What is asked. Gather all lines in the entries below that include the word "True".

Extracted information.
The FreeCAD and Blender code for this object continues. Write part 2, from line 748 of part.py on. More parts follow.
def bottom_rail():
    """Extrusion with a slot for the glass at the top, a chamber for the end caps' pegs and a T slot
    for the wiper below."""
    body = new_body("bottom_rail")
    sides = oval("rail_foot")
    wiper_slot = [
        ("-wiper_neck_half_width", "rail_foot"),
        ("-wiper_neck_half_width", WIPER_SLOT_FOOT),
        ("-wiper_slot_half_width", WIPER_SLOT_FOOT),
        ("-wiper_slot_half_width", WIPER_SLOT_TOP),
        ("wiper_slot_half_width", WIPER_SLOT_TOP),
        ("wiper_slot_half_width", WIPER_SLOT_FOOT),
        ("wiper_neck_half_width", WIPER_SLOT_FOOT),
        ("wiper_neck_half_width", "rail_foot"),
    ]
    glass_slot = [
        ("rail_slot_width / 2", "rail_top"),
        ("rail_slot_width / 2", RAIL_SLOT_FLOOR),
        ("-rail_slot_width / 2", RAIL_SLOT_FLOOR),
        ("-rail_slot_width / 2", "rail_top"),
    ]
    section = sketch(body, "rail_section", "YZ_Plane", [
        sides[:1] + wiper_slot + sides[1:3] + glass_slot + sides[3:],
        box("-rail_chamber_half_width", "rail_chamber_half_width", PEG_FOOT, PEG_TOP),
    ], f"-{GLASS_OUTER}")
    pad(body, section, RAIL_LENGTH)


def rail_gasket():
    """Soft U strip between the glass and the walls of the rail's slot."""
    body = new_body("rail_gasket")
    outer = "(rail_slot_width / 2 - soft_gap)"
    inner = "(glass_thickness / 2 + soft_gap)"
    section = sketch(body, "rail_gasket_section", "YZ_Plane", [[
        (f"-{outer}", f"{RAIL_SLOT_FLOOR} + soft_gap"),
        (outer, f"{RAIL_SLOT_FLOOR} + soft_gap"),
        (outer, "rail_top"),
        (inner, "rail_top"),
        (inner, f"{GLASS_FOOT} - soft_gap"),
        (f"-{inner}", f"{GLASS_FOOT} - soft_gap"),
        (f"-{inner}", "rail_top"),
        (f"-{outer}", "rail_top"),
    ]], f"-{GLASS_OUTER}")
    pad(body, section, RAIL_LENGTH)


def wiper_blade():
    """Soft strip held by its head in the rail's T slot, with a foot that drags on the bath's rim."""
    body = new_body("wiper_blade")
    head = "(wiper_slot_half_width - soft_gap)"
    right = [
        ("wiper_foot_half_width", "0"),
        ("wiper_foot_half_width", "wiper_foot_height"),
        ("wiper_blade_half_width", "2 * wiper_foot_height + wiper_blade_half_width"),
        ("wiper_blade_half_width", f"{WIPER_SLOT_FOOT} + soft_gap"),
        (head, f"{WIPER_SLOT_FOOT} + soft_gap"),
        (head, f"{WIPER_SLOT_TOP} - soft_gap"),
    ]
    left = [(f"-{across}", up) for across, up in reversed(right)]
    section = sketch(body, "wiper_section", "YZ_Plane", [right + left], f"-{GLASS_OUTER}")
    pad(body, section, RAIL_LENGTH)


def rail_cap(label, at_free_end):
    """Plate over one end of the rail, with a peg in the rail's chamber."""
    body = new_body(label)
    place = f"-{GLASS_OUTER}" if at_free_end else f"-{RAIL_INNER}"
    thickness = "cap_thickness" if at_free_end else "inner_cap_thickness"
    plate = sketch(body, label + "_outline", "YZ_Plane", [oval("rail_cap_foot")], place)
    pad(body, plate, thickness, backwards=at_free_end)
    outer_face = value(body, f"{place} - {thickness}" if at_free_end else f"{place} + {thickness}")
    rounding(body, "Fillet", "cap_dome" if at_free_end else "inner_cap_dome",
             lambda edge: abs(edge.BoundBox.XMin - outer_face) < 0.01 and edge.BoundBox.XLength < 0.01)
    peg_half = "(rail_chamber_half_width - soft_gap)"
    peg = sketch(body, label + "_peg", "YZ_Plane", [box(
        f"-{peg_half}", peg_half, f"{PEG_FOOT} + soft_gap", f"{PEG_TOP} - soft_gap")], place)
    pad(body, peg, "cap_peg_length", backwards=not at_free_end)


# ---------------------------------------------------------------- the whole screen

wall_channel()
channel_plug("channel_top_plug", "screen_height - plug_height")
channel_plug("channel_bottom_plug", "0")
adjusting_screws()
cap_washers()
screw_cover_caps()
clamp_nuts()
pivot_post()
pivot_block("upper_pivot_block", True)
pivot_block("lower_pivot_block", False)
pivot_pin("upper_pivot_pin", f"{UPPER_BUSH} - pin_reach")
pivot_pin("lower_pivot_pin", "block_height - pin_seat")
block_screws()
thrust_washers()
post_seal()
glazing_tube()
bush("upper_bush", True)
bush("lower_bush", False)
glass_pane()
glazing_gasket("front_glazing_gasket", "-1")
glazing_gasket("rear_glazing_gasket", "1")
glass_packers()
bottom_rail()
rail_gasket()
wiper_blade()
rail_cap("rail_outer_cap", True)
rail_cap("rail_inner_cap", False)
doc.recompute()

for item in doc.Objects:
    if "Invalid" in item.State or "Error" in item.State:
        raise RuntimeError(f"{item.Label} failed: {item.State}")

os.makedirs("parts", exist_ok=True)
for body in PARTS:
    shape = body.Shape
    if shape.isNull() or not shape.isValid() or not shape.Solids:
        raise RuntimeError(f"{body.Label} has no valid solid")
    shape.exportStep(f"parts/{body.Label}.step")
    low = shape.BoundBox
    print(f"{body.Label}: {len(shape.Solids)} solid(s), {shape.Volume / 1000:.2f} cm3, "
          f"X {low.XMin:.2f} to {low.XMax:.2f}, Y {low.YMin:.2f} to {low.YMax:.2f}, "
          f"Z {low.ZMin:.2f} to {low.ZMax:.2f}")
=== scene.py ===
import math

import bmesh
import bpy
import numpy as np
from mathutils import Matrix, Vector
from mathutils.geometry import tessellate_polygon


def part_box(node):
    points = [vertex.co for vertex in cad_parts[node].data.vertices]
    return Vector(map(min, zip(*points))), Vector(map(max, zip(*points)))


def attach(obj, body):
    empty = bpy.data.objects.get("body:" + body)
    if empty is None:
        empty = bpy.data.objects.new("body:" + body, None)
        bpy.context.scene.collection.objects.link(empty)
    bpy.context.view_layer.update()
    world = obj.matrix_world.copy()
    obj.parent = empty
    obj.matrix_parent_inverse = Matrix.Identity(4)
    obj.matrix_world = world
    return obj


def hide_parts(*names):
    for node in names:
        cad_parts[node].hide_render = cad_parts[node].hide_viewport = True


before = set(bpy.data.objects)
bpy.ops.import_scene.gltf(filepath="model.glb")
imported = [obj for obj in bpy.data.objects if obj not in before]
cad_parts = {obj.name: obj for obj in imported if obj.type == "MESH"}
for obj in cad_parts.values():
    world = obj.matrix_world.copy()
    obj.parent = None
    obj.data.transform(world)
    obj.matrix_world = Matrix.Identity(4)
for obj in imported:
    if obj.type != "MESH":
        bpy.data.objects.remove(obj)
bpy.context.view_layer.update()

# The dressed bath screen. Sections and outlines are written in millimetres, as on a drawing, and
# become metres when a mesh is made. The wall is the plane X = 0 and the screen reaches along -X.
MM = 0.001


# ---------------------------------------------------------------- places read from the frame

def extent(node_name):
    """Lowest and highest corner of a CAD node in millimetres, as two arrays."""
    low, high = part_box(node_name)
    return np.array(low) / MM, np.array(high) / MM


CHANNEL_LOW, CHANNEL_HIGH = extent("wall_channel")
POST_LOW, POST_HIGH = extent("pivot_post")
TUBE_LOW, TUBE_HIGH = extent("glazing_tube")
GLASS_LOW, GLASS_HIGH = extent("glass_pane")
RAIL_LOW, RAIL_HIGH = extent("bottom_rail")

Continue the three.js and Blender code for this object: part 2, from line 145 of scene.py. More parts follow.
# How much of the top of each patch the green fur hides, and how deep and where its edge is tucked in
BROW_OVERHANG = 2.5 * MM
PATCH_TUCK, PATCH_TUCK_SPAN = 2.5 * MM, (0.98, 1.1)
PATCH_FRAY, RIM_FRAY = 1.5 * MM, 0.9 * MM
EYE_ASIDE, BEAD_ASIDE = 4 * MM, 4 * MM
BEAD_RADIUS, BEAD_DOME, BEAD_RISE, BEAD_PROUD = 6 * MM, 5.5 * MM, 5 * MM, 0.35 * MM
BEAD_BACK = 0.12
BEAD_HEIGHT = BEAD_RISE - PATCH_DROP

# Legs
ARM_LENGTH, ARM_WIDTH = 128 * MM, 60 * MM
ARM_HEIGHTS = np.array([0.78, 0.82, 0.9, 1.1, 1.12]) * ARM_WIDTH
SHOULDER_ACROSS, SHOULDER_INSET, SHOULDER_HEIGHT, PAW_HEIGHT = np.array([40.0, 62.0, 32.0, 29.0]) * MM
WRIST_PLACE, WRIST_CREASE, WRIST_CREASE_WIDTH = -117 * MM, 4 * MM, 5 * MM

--

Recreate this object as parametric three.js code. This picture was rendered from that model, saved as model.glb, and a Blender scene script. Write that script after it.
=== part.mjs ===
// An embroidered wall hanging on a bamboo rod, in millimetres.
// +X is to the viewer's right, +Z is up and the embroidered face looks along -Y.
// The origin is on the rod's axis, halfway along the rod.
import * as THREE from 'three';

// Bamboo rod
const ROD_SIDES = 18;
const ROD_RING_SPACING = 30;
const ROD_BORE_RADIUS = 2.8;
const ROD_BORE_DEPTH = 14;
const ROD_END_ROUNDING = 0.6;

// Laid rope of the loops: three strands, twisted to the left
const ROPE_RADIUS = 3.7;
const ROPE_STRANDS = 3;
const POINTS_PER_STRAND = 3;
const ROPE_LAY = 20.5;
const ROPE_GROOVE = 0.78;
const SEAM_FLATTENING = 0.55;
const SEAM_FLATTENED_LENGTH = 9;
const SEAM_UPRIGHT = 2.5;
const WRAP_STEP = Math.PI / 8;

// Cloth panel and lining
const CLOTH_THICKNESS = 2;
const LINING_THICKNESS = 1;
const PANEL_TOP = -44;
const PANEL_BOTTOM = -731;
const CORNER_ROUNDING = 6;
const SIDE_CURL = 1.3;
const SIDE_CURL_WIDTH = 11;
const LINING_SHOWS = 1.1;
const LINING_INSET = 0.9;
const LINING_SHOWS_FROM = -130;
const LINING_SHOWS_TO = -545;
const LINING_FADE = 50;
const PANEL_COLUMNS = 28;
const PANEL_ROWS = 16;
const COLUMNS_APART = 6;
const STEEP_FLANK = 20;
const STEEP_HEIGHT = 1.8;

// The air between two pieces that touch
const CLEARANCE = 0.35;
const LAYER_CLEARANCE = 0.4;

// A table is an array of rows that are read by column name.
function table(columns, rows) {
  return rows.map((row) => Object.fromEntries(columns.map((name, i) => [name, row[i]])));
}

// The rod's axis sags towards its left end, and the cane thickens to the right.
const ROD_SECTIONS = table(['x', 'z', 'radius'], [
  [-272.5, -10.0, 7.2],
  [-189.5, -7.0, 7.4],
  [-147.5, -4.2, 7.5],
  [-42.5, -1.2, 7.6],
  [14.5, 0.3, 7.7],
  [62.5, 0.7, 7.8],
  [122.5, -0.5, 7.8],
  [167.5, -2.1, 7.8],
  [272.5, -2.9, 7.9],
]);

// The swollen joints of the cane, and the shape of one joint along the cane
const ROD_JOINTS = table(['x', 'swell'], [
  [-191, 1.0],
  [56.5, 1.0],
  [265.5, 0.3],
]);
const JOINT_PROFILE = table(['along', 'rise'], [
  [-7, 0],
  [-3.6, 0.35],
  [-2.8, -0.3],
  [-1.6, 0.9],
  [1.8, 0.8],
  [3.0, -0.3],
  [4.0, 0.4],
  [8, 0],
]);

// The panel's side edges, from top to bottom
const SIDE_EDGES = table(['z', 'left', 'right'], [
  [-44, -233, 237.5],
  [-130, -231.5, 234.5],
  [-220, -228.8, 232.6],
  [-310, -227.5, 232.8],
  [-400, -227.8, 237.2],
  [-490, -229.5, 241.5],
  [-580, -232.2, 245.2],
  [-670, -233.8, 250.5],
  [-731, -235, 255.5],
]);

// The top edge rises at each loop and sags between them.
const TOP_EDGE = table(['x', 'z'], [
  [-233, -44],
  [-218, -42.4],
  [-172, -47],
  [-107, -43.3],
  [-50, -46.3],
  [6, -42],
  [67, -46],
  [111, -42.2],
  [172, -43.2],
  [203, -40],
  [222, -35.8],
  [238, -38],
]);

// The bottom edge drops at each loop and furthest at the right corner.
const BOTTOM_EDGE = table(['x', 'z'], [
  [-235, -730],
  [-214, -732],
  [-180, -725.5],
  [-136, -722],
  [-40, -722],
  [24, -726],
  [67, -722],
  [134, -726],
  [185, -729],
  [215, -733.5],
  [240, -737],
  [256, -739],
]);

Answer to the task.
pivot_block("upper_pivot_block", True)
bush("upper_bush", True)
rail_cap("rail_outer_cap", True)
os.makedirs("parts", exist_ok=True)
        cad_parts[node].hide_render = cad_parts[node].hide_viewport = True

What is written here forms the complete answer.